◆ **INSTRUCTIONS FOR THE TASK**
Extract each line containing the string "this".

------------------------------------------------------------------------

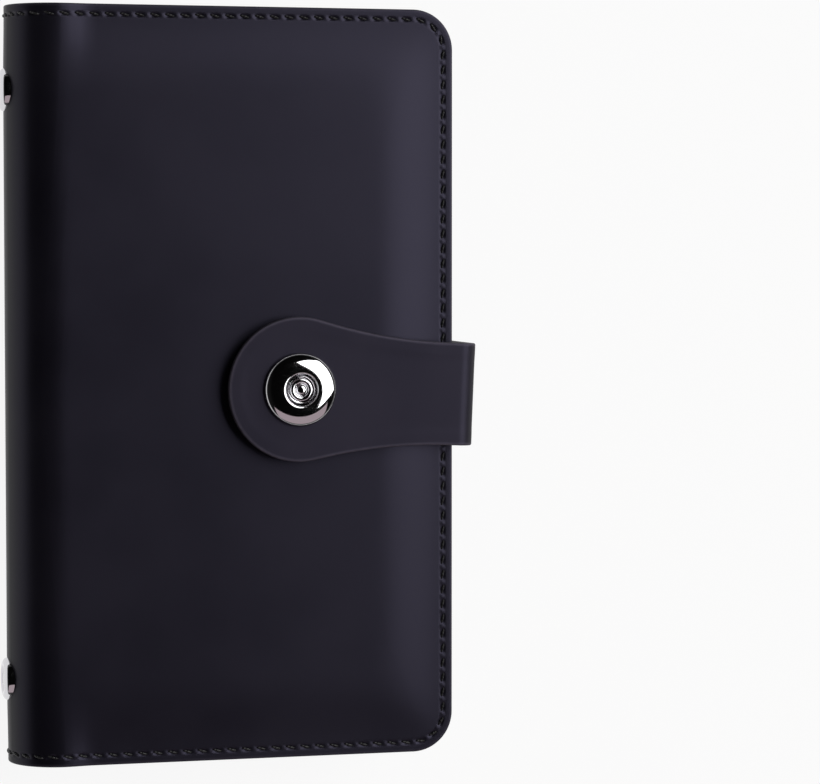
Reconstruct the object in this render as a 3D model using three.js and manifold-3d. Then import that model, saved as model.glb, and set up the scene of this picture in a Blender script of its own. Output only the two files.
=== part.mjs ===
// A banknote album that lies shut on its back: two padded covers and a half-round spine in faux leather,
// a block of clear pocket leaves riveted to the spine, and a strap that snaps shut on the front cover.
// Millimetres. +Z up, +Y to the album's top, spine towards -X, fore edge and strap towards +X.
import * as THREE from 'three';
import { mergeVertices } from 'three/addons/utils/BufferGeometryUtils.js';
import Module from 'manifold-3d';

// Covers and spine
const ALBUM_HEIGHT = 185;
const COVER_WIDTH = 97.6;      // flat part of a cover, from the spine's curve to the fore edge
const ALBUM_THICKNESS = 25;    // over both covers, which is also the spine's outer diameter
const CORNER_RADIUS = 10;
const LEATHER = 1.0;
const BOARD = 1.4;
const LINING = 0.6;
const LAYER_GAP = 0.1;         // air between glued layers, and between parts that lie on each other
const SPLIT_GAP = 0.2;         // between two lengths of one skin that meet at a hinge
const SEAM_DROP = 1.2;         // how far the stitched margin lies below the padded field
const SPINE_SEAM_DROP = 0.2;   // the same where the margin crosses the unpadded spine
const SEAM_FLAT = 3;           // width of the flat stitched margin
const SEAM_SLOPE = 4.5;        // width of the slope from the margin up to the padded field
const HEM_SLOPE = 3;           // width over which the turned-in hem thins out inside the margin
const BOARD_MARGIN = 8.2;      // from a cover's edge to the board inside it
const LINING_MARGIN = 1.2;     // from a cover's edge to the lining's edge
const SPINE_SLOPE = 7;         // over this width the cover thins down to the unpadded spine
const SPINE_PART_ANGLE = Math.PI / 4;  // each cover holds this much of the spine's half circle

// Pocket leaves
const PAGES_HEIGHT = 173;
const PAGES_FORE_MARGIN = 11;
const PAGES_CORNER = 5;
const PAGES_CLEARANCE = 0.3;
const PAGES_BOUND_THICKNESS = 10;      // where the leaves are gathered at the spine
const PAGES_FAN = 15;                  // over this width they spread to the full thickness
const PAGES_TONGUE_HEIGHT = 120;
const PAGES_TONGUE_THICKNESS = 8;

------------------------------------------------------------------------

◆ **ANSWER TO THE TASK**
Reconstruct the object in this render as a 3D model using three.js and manifold-3d. Then import that model, saved as model.glb, and set up the scene of this picture in a Blender script of its own. Output only the two files.
const SPINE_SLOPE = 7;         // over this width the cover thins down to the unpadded spine
const SPINE_PART_ANGLE = Math.PI / 4;  // each cover holds this much of the spine's half circle
const PAGES_FAN = 15;                  // over this width they spread to the full thickness